TO DO: Set out every line bearing the string "with".

DATA EXTRACT:

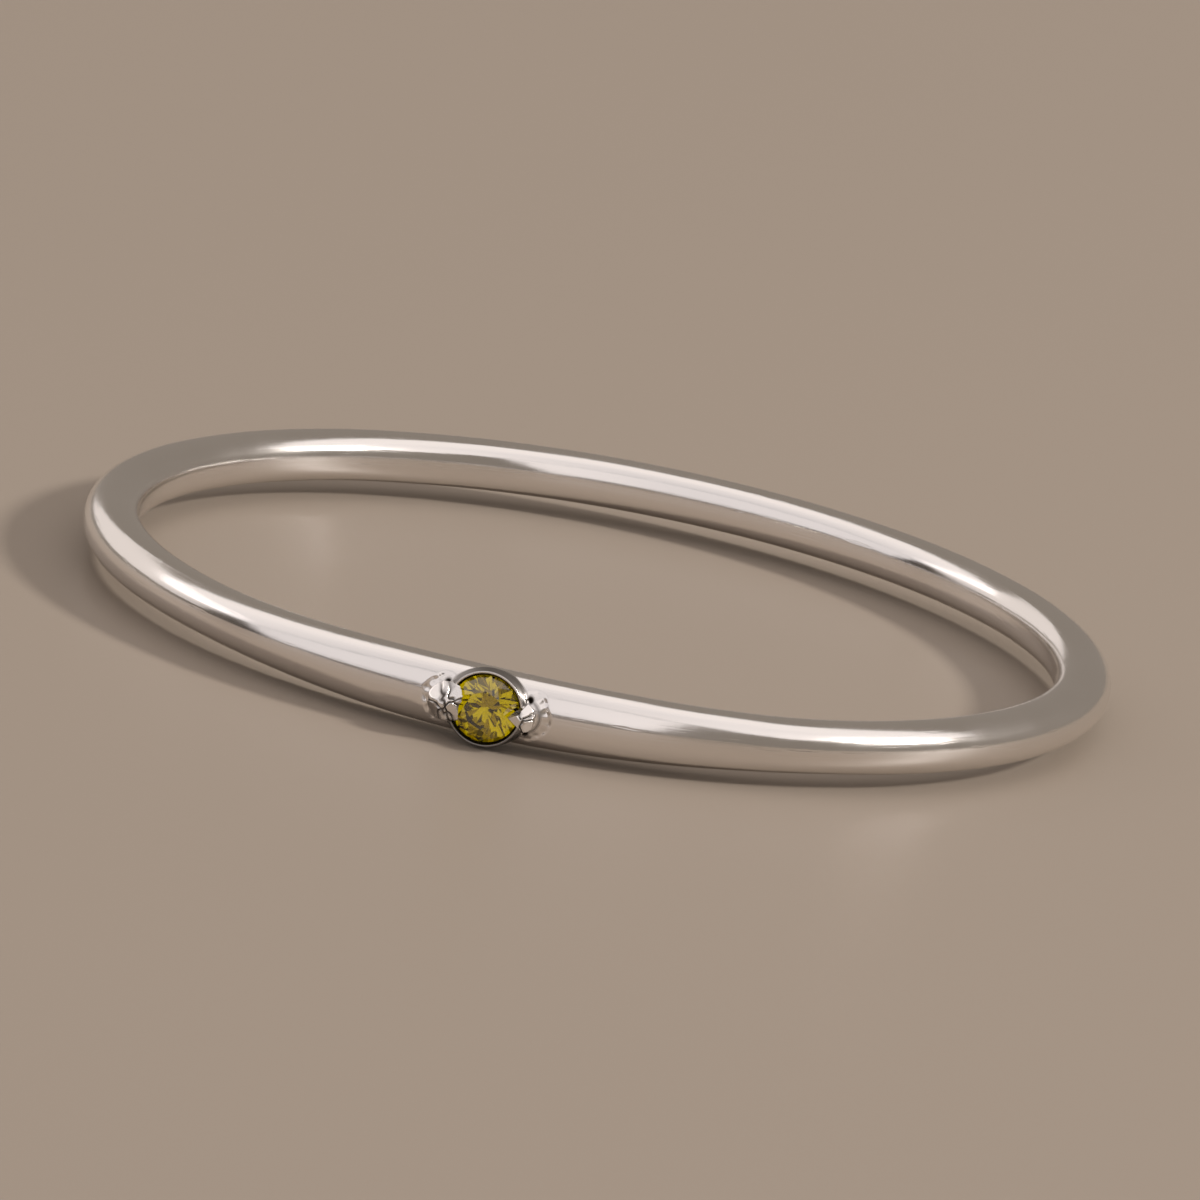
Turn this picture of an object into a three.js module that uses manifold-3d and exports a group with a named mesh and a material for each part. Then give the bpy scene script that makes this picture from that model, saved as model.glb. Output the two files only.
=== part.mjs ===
// A thin stacking ring in cast silver, with one small round brilliant in a cup between two claws.
// Millimetres. The ring lies on its side: its axis is +Z and the stone faces -Y.
// The origin is under the middle of the whole ring, on the surface it lies on.

import * as THREE from "three";
import { mergeVertices } from "three/addons/utils/BufferGeometryUtils.js";
import Module from "manifold-3d";

// The band: its hole for the finger, and its rounded section.
const hole_diameter = 17.3;
const band_thickness = 1.05; // from the finger side to the outer side
const band_width = 0.95; // along the finger
const band_corner_radius = 0.45; // nearly a round wire

// The shoulders, where the band widens and thickens towards the head.
const shoulder_width = 1.28;
const shoulder_rise = 0.08;
const shoulder_length = 7.6; // round the band, from the middle of the head to the plain band

// The stone, a round brilliant.
const stone_diameter = 1.25;
const table_diameter = 0.72;
const crown_height = 0.19;
const girdle_thickness = 0.04;
const pavilion_depth = 0.54;
const star_share = 0.5; // where the star facets end, as a share of the way from table to girdle
const lower_half_share = 0.22; // where the lower halves end, as a share of the way from culet to girdle

// The cup that the stone sits in.
const seat_clearance = 0.04; // from the stone to the metal round it
const cup_wall = 0.1;
const cup_foot_diameter = 1.1;
const cup_foot_depth = 0.75; // from the girdle down to the foot, which ends inside the band
const cup_taper_depth = 0.15; // from the girdle down to where the cup starts to narrow
const rim_height = 0.06; // above the girdle
const rim_bevel = 0.03;
const back_hole_diameter = 0.7;

// The two claws: a bead pushed over the stone from each shoulder.
const claw_along = 0.69; // from the middle of the stone to the middle of a bead, round the band
const claw_lift = 0.05; // from the girdle up to the middle of a bead
const claw_half_length = 0.27;
const claw_half_width = 0.26;
const claw_half_height = 0.25;

// The nicks beside each bead, and the bright cuts behind it.
const nick_along = 0.84;
const nick_across = 0.26;
const nick_diameter = 0.2;
const nick_depth = 0.16;
const cut_along = 1.22;
const cut_across = 0.17;
const cut_length = 0.42;
const cut_width = 0.13;
const cut_splay = 24; // degrees that the two cuts open away from each other

// How fine the round shapes are.
const band_steps = 90;
const corner_steps = 3;
const lathe_steps = 40;
const bead_steps = 18;
const girdle_corners = 16;
const nick_steps = 8;

const hole_radius = hole_diameter / 2;
const outer_radius = hole_radius + band_thickness;
const girdle_radius = outer_radius + shoulder_rise;
const stone_radius = stone_diameter / 2;
const table_radius = table_diameter / 2;
const seat_radius = stone_radius + seat_clearance;
const cup_radius = seat_radius + cup_wall;
const pavilion_slope = pavilion_depth / stone_radius;
const crown_slope = crown_height / (stone_radius - table_radius);
const claw_top = claw_lift + claw_half_height;

const wasm = await Module();
wasm.setup();

// A closed three.js shape as a solid that can be joined and cut.
function solid_of(geometry) {
  const bare = geometry.clone();
  bare.deleteAttribute("normal");
  bare.deleteAttribute("uv");
  const merged = mergeVertices(bare, 1e-5);
  return new wasm.Manifold(
    new wasm.Mesh({
      numProp: 3,
      vertProperties: merged.attributes.position.array,
      triVerts: new Uint32Array(merged.index.array),
    }),
  );
}

function geometry_of(solid) {
  const mesh = solid.getMesh();
  return new THREE.BufferGeometry()
    .setAttribute("position", new THREE.BufferAttribute(mesh.vertProperties, 3))
    .setIndex(new THREE.BufferAttribute(mesh.triVerts, 1));
}

// A turned shape about +Z from rows of [radius, height], listed from the bottom up.
function turned(rows) {
  const profile = rows.map(([radius, height]) => new THREE.Vector2(radius, height));
  return new THREE.LatheGeometry(profile, lathe_steps).rotateX(Math.PI / 2);
}

// Puts a shape made with +Z outwards on the band, at a distance round it from the head's middle,
// a distance across it, and a height above the stone's girdle.
function on_band(geometry, along = 0, across = 0, height = 0) {
  return geometry
    .translate(0, across, height)
    .rotateX(Math.PI / 2)
    .translate(0, -girdle_radius, 0)
    .rotateZ(along / girdle_radius);
}

// How much of the shoulder's full size the band has at a distance round it from the head's
// middle: a half wave of a cosine, one at the head and none where the plain band starts.
function shoulder_share(along) {
  return along < shoulder_length ? (1 + Math.cos((Math.PI * along) / shoulder_length)) / 2 : 0;
}

// The band: a rounded rectangle turned about the ring's axis, then widened at its shoulders.
function band_geometry() {
  const half = band_width / 2;
  const corner = Math.min(band_corner_radius, half, band_thickness / 2);
  const section = new THREE.Shape();
  section.absarc(outer_radius - corner, -half + corner, corner, -Math.PI / 2, 0);
  section.absarc(outer_radius - corner, half - corner, corner, 0, Math.PI / 2);
  section.absarc(hole_radius + corner, half - corner, corner, Math.PI / 2, Math.PI);
  section.absarc(hole_radius + corner, -half + corner, corner, Math.PI, 1.5 * Math.PI);
  section.closePath();
  const geometry = new THREE.LatheGeometry(section.getPoints(corner_steps), band_steps);
  geometry.rotateX(Math.PI / 2);
  const place = geometry.attributes.position;
  for (let i = 0; i < place.count; i++) {
    const x = place.getX(i);
    const y = place.getY(i);
    const radius = Math.hypot(x, y);
    const along = Math.abs(Math.atan2(x, -y)) * girdle_radius;
    const share = shoulder_share(along);
    const outwards = (radius - hole_radius) / band_thickness;
    const grow = 1 + (share * shoulder_rise * outwards) / radius;
    const widen = 1 + share * (shoulder_width / band_width - 1);
    place.setXYZ(i, x * grow, y * grow, place.getZ(i) * widen);
  }
  return geometry;
}

// The cup's outside: a short tube that narrows towards the finger, with a bevelled rim.
function cup_geometry() {
  return turned([
    [0, -cup_foot_depth],
    [cup_foot_diameter / 2, -cup_foot_depth],
    [cup_radius, -cup_taper_depth],
    [cup_radius, rim_height - rim_bevel],
    [cup_radius - rim_bevel, rim_height],
    [0, rim_height],
  ]);
}

// The room that the stone needs: its own profile, grown by the clearance on every side.
function stone_room_geometry() {
  const seat_edge = -girdle_thickness - seat_clearance;
  const top = seat_clearance + (seat_radius - table_radius) * crown_slope;
  return turned([
    [0, seat_edge - seat_radius * pavilion_slope],
    [seat_radius, seat_edge],
    [seat_radius, seat_clearance],
    [table_radius, top],
    [0, top],
  ]);
}

// The open mouth of the cup, from the girdle up past the claws.
function mouth_geometry() {
  return turned([
    [0, 0],
    [seat_radius, 0],
    [seat_radius, claw_top],
    [0, claw_top],
  ]);
}

// The hole behind the stone, from the girdle right through to the finger and past it.
function back_hole_geometry() {
  const radius = back_hole_diameter / 2;
  const past_finger_side = girdle_radius - hole_radius / 2;
  return turned([
    [0, -past_finger_side],
    [radius, -past_finger_side],
    [radius, -girdle_thickness],
    [0, -girdle_thickness],
  ]);
}

function bead_geometry(side) {
  const bead = new THREE.SphereGeometry(1, bead_steps, bead_steps / 2);
  bead.scale(claw_half_length, claw_half_width, claw_half_height);
  return on_band(bead, side * claw_along, 0, claw_lift);
}

// A pointed nick that frees the bead from the shoulder beside it.
function nick_geometry(side, edge) {
  const nick = new THREE.ConeGeometry(nick_diameter, 2 * nick_depth, nick_steps);
  nick.rotateX(-Math.PI / 2);
  return on_band(nick, side * nick_along, edge * nick_across, 0);
}

// A straight groove with two bright flanks: a square bar on its edge, half sunk in the shoulder.
function cut_geometry(side, edge) {
  const bar = cut_width / Math.SQRT2;
  const cut = new THREE.BoxGeometry(cut_length, bar, bar);
  cut.rotateX(Math.PI / 4);
  cut.rotateZ(THREE.MathUtils.degToRad(side * edge * cut_splay));
  return on_band(cut, side * cut_along, edge * cut_across, 0);
}

function band_solid() {
  const room = solid_of(on_band(stone_room_geometry()));
  let metal = solid_of(band_geometry())
    .add(solid_of(on_band(cup_geometry())))
    .subtract(solid_of(on_band(mouth_geometry())))
    .subtract(solid_of(on_band(back_hole_geometry())));
  for (const side of [-1, 1]) metal = metal.add(solid_of(bead_geometry(side)));
  metal = metal.subtract(room);
  for (const side of [-1, 1]) {
    for (const edge of [-1, 1]) {
      metal = metal.subtract(solid_of(nick_geometry(side, edge)));
      metal = metal.subtract(solid_of(cut_geometry(side, edge)));
    }
  }
  return metal;
}

// The brilliant, with +Z towards its table and its girdle's upper edge at height 0. Corners go
// round in eighths: table, stars, girdle and lower halves each lie on a circle of their own, and
// the stars and lower halves sit at the height that keeps the facets beside them flat.
function brilliant_geometry() {
  const eighths = girdle_corners / 2;
  const half_step = Math.PI / eighths;
  const star_radius = table_radius + star_share * (stone_radius - table_radius);
  const star_height = crown_height - crown_slope * (star_radius * Math.cos(half_step) - table_radius);
  const low_radius = lower_half_share * stone_radius;
  const culet = -girdle_thickness - pavilion_depth;
  const low_height = culet + low_radius * Math.cos(half_step) * pavilion_slope;
  const corners = [];
  const circle = (count, radius, height, offset) => {
    const first = corners.length;
    for (let i = 0; i < count; i++) {
      const turn = offset + (2 * Math.PI * i) / count;
      corners.push([radius * Math.cos(turn), radius * Math.sin(turn), height]);
    }
    return (i) => first + (((i % count) + count) % count);
  };
  const table = circle(eighths, table_radius, crown_height, 0);
  const star = circle(eighths, star_radius, star_height, half_step);
  const upper = circle(girdle_corners, stone_radius, 0, 0);
  const lower = circle(girdle_corners, stone_radius, -girdle_thickness, 0);
  const low = circle(eighths, low_radius, low_height, half_step);
  const point = circle(1, 0, culet, 0)(0);
  const middle = circle(1, 0, crown_height, 0)(0);
  const faces = [];
  for (let k = 0; k < eighths; k++) {
    const corner = 2 * k;
    faces.push([middle, table(k), table(k + 1)]);
    faces.push([table(k), star(k), table(k + 1)]);
    faces.push([table(k), upper(corner), star(k)], [table(k), star(k - 1), upper(corner)]);
    faces.push([star(k), upper(corner), upper(corner + 1)]);
    faces.push([star(k), upper(corner + 1), upper(corner + 2)]);
    faces.push([point, low(k), lower(corner)], [point, lower(corner), low(k - 1)]);
    faces.push([low(k), lower(corner + 1), lower(corner)]);
    faces.push([low(k), lower(corner + 2), lower(corner + 1)]);
  }
  for (let j = 0; j < girdle_corners; j++) {
    faces.push([upper(j), lower(j), lower(j + 1)], [upper(j), lower(j + 1), upper(j + 1)]);
  }
  return new THREE.BufferGeometry()
    .setAttribute("position", new THREE.Float32BufferAttribute(corners.flat(), 3))
    .setIndex(faces.flat());
}

const silver = new THREE.MeshStandardMaterial({ color: 0xddd8d0, roughness: 0.12, metalness: 1 });
const olive_stone = new THREE.MeshStandardMaterial({ color: 0x8f8a12, roughness: 0.03, metalness: 0 });

const band = new THREE.Mesh(geometry_of(band_solid()), silver);
band.name = "band";

const stone = new THREE.Mesh(brilliant_geometry(), olive_stone);
stone.name = "stone";
stone.rotation.x = Math.PI / 2;
stone.position.y = -girdle_radius;

const ring = new THREE.Group();
ring.name = "stackable_ring";
ring.add(band, stone);

// The claws stand out on one side only, and the cup is wider than the band, so the hole's axis is
// off the middle of the ring's box and the band's own sides are clear of the surface it lies on.
const reach = new THREE.Box3().setFromObject(ring);
ring.position.set(0, -(reach.min.y + reach.max.y) / 2, -reach.min.z);

export default ring;
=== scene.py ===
"""A thin stacking ring in polished sterling silver, with a small olive stone in a cup between two claws.

Shapes are worked out in millimetres and written to their meshes in metres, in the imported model's frame:
the ring lies on its side, its axis is +Z and the stone faces -Y.
"""

import bpy
import numpy as np
from mathutils import Matrix, Vector


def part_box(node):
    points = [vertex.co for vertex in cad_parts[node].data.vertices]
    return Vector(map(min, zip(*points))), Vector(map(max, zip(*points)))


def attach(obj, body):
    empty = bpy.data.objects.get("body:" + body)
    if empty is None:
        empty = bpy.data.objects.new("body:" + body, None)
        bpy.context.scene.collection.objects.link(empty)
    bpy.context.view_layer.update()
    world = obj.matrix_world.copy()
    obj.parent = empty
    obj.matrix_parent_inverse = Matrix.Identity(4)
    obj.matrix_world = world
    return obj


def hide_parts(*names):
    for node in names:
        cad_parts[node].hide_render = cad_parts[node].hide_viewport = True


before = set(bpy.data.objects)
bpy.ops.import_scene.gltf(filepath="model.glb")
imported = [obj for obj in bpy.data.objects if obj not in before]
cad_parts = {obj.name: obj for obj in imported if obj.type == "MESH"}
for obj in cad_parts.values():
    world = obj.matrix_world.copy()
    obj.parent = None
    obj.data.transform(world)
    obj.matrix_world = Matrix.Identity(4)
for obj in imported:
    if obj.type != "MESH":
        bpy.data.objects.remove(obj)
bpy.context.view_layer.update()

MM = 0.001

# Lengths are in mm, apart from those of lamps and shader patterns. Band and shoulders, as in the part's source.
HOLE_RADIUS = 8.65
BAND_THICKNESS = 1.05
BAND_WIDTH = 0.95
SHOULDER_WIDTH = 1.28
SHOULDER_RISE = 0.08
SHOULDER_LENGTH = 7.6
GIRDLE_RADIUS = HOLE_RADIUS + BAND_THICKNESS + SHOULDER_RISE  # from the hole's axis to the stone's girdle

# Stone and cup, as in the part's source.
STONE_RADIUS = 0.625
TABLE_RADIUS = 0.36
CROWN_HEIGHT = 0.19
GIRDLE_THICKNESS = 0.04
PAVILION_DEPTH = 0.54
STAR_SHARE = 0.5
LOWER_HALF_SHARE = 0.22
CLEARANCE = 0.04
SEAT_RADIUS = STONE_RADIUS + CLEARANCE
CUP_WALL = 0.1
CUP_RADIUS = SEAT_RADIUS + CUP_WALL
CUP_TAPER_TOP = -0.15  # height from the girdle
CUP_FOOT = (0.55, -0.75)  # radius, and height from the girdle
RIM_HEIGHT = 0.06
RIM_BEVEL = 0.03
BACK_HOLE_RADIUS = 0.35
PAVILION_SLOPE = PAVILION_DEPTH / STONE_RADIUS
CROWN_SLOPE = CROWN_HEIGHT / (STONE_RADIUS - TABLE_RADIUS)

# Where the claws are, as in the part's source: along the band and out from the girdle.
CLAW_ALONG = 0.69
CLAW_LIFT = 0.05
CLAW_RAISE = 0.04  # how much further out the claws sit here than there

# The nicks beside the claws, a little narrower than in the part's source, and nearer the stone.
NICK_ALONG, NICK_ACROSS, NICK_RADIUS, NICK_DEPTH = 0.78, 0.31, 0.085, 0.16
NICK_EDGE = 0.012  # how soft its edge is

# A bright cut, drawn as the crescent that the graver leaves behind a claw. The part's source has straight
# grooves in its place.
CUT_START = 0.32  # from the claw's middle
CUT_WIDTH, CUT_WALL, CUT_DEPTH = 0.17, 0.075, 0.042
CUT_HALF_TURN, CUT_HORN = 100.0, 45.0  # degrees to either side, and degrees over which a horn runs out
CUT_STEPS, CUT_CHATTER = 16.0, 0.007  # the graver's waves to a full turn round the claw, and their depth
SCALLOP_LEAST, SCALLOP_SWING, SCALLOPS = 0.68, 0.32, 2.5  # shares of the cut's width, and half their number
DEEPEST_CUT = 0.2  # no cut or nick goes deeper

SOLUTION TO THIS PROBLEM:
Turn this picture of an object into a three.js module that uses manifold-3d and exports a group with a named mesh and a material for each part. Then give the bpy scene script that makes this picture from that model, saved as model.glb. Output the two files only.
// A thin stacking ring in cast silver, with one small round brilliant in a cup between two claws.
// Puts a shape made with +Z outwards on the band, at a distance round it from the head's middle,
// The cup's outside: a short tube that narrows towards the finger, with a bevelled rim.
// A straight groove with two bright flanks: a square bar on its edge, half sunk in the shoulder.
// The brilliant, with +Z towards its table and its girdle's upper edge at height 0. Corners go
"""A thin stacking ring in polished sterling silver, with a small olive stone in a cup between two claws.